Quando o quadro se alarga, a panaceia revela-se global. A Nato, no seu relatório Urban Operations in the Year 2020 (elaborado pelo grupo de estudos SAS 30 – onde participam, desde 1998, experts do Canadá, Itália, França, Alemanha, Reino Unido, Holanda e Estados Unidos – e tornado público em 2003) reconhece que a tendência para que se produzam tensões ligadas à existência de bairros de lata e condições de pobreza “poderia crescer significativamente no futuro, conduzindo a possíveis sublevações, desordens civis e ameaças à segurança que imporão a intervenção das autoridades locais”.

O que está em jogo, então, é apenas a capacidade das forças militares administrarem situações de conflito assimétrico, onde o inimigo não é um exército regular, mas uma massa heterogénea de “irregulares”. Por outras palavras: na crescente periferia metropolitana, quanto mais o inimigo se torna interno, mais impossível se torna enfrentá-lo com os métodos tradicionais dos bombardeamentos e da destruição integral das cidades, uma vez que o bairro de lata fica mesmo ao lado do condomínio fechado que se pretende proteger.

É um passo lógico nesta guerra civil global que se vai desenrolando e adaptando às características de cada terreno particular.

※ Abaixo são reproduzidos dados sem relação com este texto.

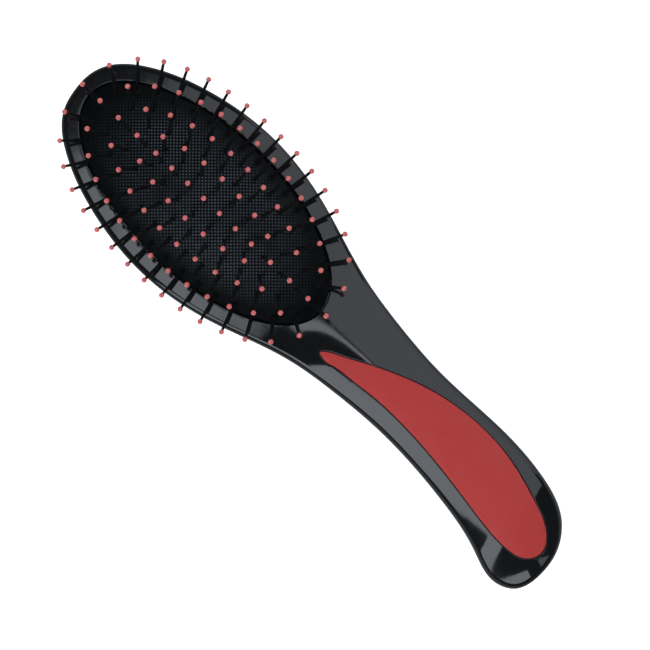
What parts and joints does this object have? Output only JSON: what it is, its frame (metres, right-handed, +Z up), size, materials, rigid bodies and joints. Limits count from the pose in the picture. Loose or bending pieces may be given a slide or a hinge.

A realidade europeia não se pode comparar à do Afeganistão, Iraque ou Haiti, mas tomemos o exemplo de L'Áquila, cidade italiana vítima dum terramoto devastador, em 2009, para se ver que não estamos, afinal, assim tão distantes. Depois do sismo, a máquina militar entrou rapidamente em acção, ocupando o território e experimentando técnicas de guetização da população em campos de refugiados fechadíssimos, com regras internas tão severas como absurdas. Não era permitido cozinhar, nem utilizar a internet ou consumir excitantes (café, vinho, chocolates), nem reunir-se para debater. As pessoas foram transformadas em escravos de laboratório, depois de despojadas de tudo pela força da natureza e pelas más construções com origem na ganância dos construtores, os mesmos que, agora, lucram com a reconstrução. O Terceiro Mundo, como coisa distante, deixou de existir. O Terceiro Mundo é aqui.

Para os mais descrentes, recomenda-se a leitura do Anexo E do relatório Urban Operations in the Year 2020, onde se simula uma operação da Nato num teatro de operações no qual as “cidades de interesse estratégico” não são Teerão nem Cabul mas as francesas Rouen, Le Havre, Evreux e Dieppe.

O inimigo é cada vez menos um exército convencional e cada vez mais uma entidade informal de guerrilheiros urbanos, massas completamente desapossadas, formações “terroristas” e também grupos menos organizados como os que emergem em situações insurreccionais. O controlo preventivo e a repressão de sublevações ou insurreições serão cada vez mais uma prerrogativa dos exércitos, que passará a ter funções de verdadeira polícia territorial, ao mesmo tempo que esta se militariza.

É este o quadro de fundo da teoria do estado de guerra permanente que se tem vindo a definir nos últimos vinte anos, uma teoria que parece feita especificamente para levar a cabo uma guerra global de baixa intensidade contra as franjas mais desesperadas da humanidade, a ter lugar nas periferias esfomeadas, independentemente de onde se situem. É esta a base que sustém o novo conceito estratégico da Nato, que será assinado em Novembro, na cimeira da Aliança Atlântica que se realizará em Lisboa. Atente-se a duas citações do documento Análises e recomendações do grupo de experts sobre um novo conceito estratégico para a Nato:
Dado o carácter de mudança e de crescente variedade de perigos para os estados membros, os Aliados deveriam fazer um uso mais criativo e regular das consultas autorizadas pelo artigo 4 (o Artigo 4 diz que os aliados se devem consultar “quando, na opinião de qualquer um deles, a integridade territorial, a independência política ou a segurança de alguma das Partes está ameaçada”)
e
O conceito estratégico deverá incluir uma declaração clara de prioridades de defesa. Estas começam com a capacidade de defender o território da Aliança, mas incluem a capacidade de levar a cabo missões exigentes a uma distância estratégica, ajudar a moldar a paisagem de segurança internacional, e responder a contingências imprevistas quando e onde for necessário. O Nível de Ambição (Level of Ambition ) oficial da Nato foi criado em 2006; não há necessidade de modificar esse enquadramento, apesar da definição da missão poder ser alargada de forma a incluir novas exigências para a segurança interna.

“Uma das armas do capital consiste no facto da população, proletariado incluído, não imaginar até onde o Estado avançará com a guerra civil”, escrevia Jean Barrot no distante ano de 1972. A tomada de consciência do nível a que o Estado está disposto a chegar com a guerra civil, consciência que ilumina os olhos dos putos palestinianos que atiram pedras ao tanque ocupante e que incendeia as ruas gregas, continua a faltar por aqui, adormecidos que andamos pelo sonho do “agora é que vai ser” e acomodados pela moral do “esperemos que não me toque a mim”.